Queste critiche riguardano il fatto che degli irresponsabili vogliono spostare più a sinistra il baricentro di tali partiti facendo sì che a future elezioni queste forze saranno destinate a sicura sconfitta. Per capirci, parliamo dei Laburisti inglesi, degli stessi Dem americani nelle primarie e, per ultimi, dei Socialisti francesi: in Italia “voglia di sinistra” c’è ma per ora sembra solo guidata da logiche di scontro interno e soprattutto è malata dello storico scissionismo delle sinistre italiane (o meglio fissionismo, come dice Makkox, perché la somma delle parti elettoralmente non dà mai il totale). Molti critici legano incontrovertibilmente questo slittamento a una paura delle destre estreme e dei populismi, creando secondo loro un controeffetto che peggiora solo la crisi elettorale della sinistra.

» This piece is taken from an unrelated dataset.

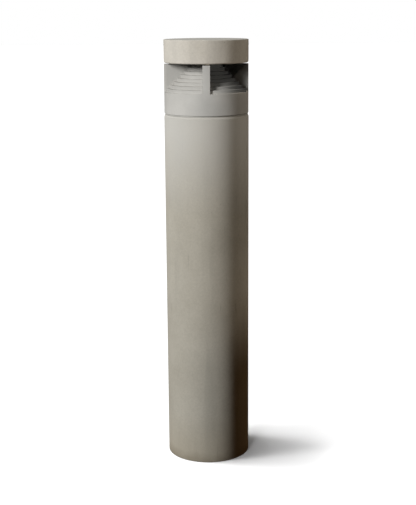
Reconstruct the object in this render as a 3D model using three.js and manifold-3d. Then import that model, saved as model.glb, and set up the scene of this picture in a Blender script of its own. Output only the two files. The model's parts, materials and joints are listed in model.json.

Non che il fenomeno in questione non porti a sconfitta elettorale (vedi la Clinton), però questa analisi rischia di essere piuttosto superficiale e considera il comportamento della massa elettorale in maniera piuttosto naïf: non dico che per una parte degli elettori i sentimenti più bassi come la paura non siano reali, ma sono sicuramente secondari rispetto a un motivo che va cercato a monte.
Il fenomeno di left-shifting (tanto per creare un neo-anglicismo) secondo me è guidato soprattutto dal dissenso verso quella classe dirigente delle sinistre che ha individuato nell’economia di stampo liberista e nell’appiattimento verso le politiche di un’Unione Europea in questi anni smaccatamente destrorsa la propria anima: in poche parole gli elettori di sinistra si sono stufati del cosiddetto blairismo e degli ammiccamenti verso l’elettorato di centro-destra degli ultimi anni. Questo fastidio non è dato da un capriccio, ma dall’essersi resi conto che queste politiche non solo non funzionano in linea generale ma stanno togliendo a ciascuno quel piccolo insieme di diritti civili conquistati faticosamente nei decenni. E’ ovvio che se ci si sente promettere che (in cambio di un po’ di diritti) diventeremo tutti più ricchi e poi questa previsione non si avvera, un po’ di risentimento inevitabilmente sale.
Lo radicalizzazione, infine, non sarebbe neanche da considerare tale, ma è naturale sbocco di una mancanza di alternative. Alcuni elettori insoddisfatti e traditi sceglieranno l’astensione e il non voto come soluzione, ma molti sceglieranno gli esponenti radicali all’interno della propria area culturale, semplicemente perché sono l’unica alternativa possibile. Difatti, in tutti i partiti di sinistra, mentre gli esponenti più radicali ci sono sempre stati e hanno le stesse posizioni più o meno da sempre, i cosiddetti moderati si sono tutti appiattiti verso la cultura dominante (che come detto è il blairismo in tutte le sue declinazioni): in pratica non ci sono più moderati – di sinistra – che non siano percepiti dall’elettore medio come affiliati all’establishment che li ha traditi.
In conclusione, sebbene non sembri, nei partiti di sinistra europei (e non) mancano le care vecchie correnti politiche, ovvero non ci sono più correnti che coninughino aspetti prettamente di potere con aspetti culturali, cioè che propongono una visione dell’essere di sinistra™ propria. Quindi, come al solito, il problema è culturale e risiede nell’assenza di formazione per una classe politica e dirigente degna di questo nome, ma nessuno che tenti di risolverlo.